# Bunch of pots



## TMAC (Jun 17, 2015)

I was asked to make some pot calls for groomsman gifts so I used mostly stabilized maple burl from Mike1950. I made the Groom a pot out of a cactus blank I cast in alumilite and the Father in law gets one out of some of Kevin's FBE that I stabilized. Striker heads are also stabilized and mostly are tulip wood. Engraved medallions are recessed in call bottoms. All slate over glass.

Reactions: Like 4 | EyeCandy! 3 | Way Cool 9


----------



## Mabren2 (Jun 17, 2015)

Good work, bunch of great looking calls! That's a whole lot better than the money clips I always get, haha.

Reactions: Thank You! 1


----------



## Wildthings (Jun 17, 2015)

Those are sweet! Why did you put the medallions in upside down?

Reactions: Thank You! 1


----------



## eaglea1 (Jun 18, 2015)

Nice work Tim.

Reactions: Thank You! 1


----------



## bluedot (Jun 18, 2015)

Nice work!

Reactions: Thank You! 1


----------



## Mike1950 (Jun 18, 2015)

Nice calls!

Reactions: Thank You! 1


----------



## mmaloney (Jun 19, 2015)

Id say that T-MAC guy has some SKILLS!

Reactions: Thank You! 1


----------



## TMAC (Jun 19, 2015)

Wildthings said:


> Those are sweet! Why did you put the medallions in upside down?

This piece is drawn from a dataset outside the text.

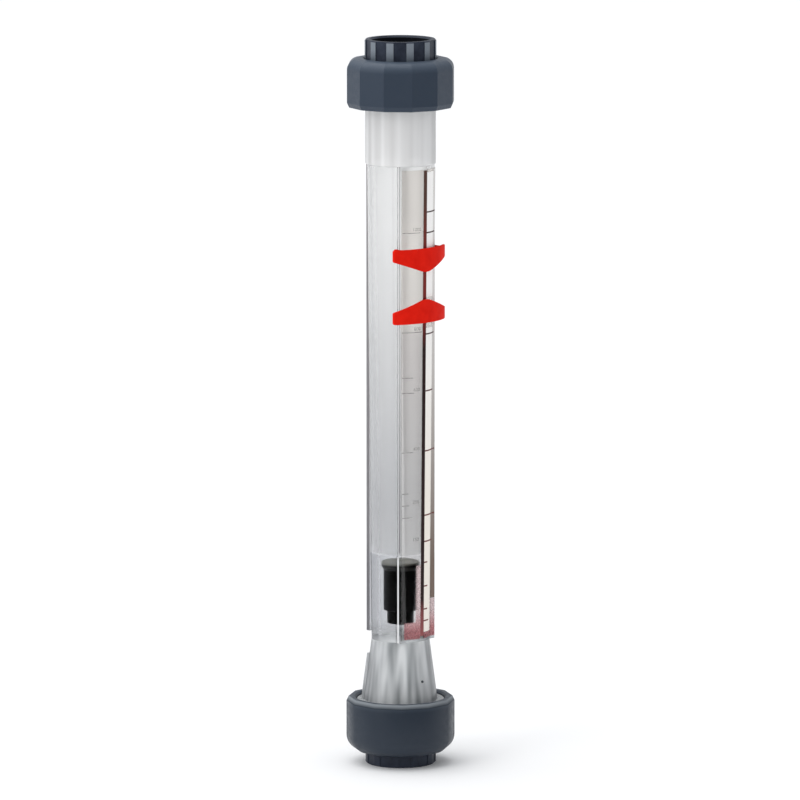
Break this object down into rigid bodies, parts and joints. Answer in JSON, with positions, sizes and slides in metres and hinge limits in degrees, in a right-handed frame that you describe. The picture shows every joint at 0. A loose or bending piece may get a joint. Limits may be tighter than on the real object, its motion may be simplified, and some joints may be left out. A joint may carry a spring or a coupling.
{
  "type": "variable area flowmeter",
  "caption": "Variable area flowmeter: a clear tapered tube with a float, a printed scale and sliding pointers, between two union ends for cemented pipe.",
  "frame": {"origin": "bottom centre of the bounding box: the middle of the lower pipe end", "axes": "+Z along the tube in the direction of flow; the scale and the pointers face -Y"},
  "size_m": [0.0594, 0.0594, 0.4],
  "materials": {
    "clear_tube": "clear, glossy",
    "scale_print": "printed clear film",
    "grey_plastic": "satin, moulded",
    "seal_rubber": "matte",
    "stop_plastic": "clear, glossy",
    "float_plastic": "turned, satin",
    "ballast_steel": "turned",
    "pointer_plastic": "moulded, glossy"
  },
  "bodies": {
    "root": {"measuring_tube": "clear_tube", "scale_film": "scale_print", "lower_end_connector": "grey_plastic", "upper_end_connector": "grey_plastic", "lower_seal_ring": "seal_rubber", "upper_seal_ring": "seal_rubber", "lower_float_stop": "stop_plastic", "upper_float_stop": "stop_plastic"},
    "float": {"float_body": "float_plastic", "float_head": "float_plastic", "float_ballast": "ballast_steel"},
    "lower_pointer_slide": {"lower_pointer": "pointer_plastic"},
    "upper_pointer_slide": {"upper_pointer": "pointer_plastic"},
    "lower_nut": {"lower_union_nut": "grey_plastic"},
    "upper_nut": {"upper_union_nut": "grey_plastic"}
  },
  "joints": [
    {"name": "float_travel", "type": "slide", "parent": "root", "child": "float", "axis": [0, 0, 1], "range_m": [0, 0.248]},
    {"name": "lower_pointer_travel", "type": "slide", "parent": "root", "child": "lower_pointer_slide", "axis": [0, 0, 1], "range_m": [-0.175, 0.007]},
    {"name": "upper_pointer_travel", "type": "slide", "parent": "root", "child": "upper_pointer_slide", "axis": [0, 0, 1], "range_m": [-0.007, 0.042]},
    {"name": "lower_nut_turn", "type": "hinge", "parent": "root", "child": "lower_nut", "pos_m": [0, 0, 0.0218], "axis": [0, 0, 1], "continuous": true},
    {"name": "upper_nut_turn", "type": "hinge", "parent": "root", "child": "upper_nut", "pos_m": [0, 0, 0.3763], "axis": [0, 0, 1], "continuous": true}
  ]
}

A lot of things in my world are upside down


----------



## Tclem (Jun 19, 2015)

Awesome work

Reactions: Thank You! 1


----------



## bearmanric (Jun 19, 2015)

Great great on them. They will be happy. Rick

Reactions: Thank You! 1


----------



## Kevin (Jun 19, 2015)

Great job Tim those are sweet. The guys will love that for a gift!

Reactions: Thank You! 1


----------



## manbuckwal (Jun 20, 2015)

Very cool Tim!

Reactions: Thank You! 1


----------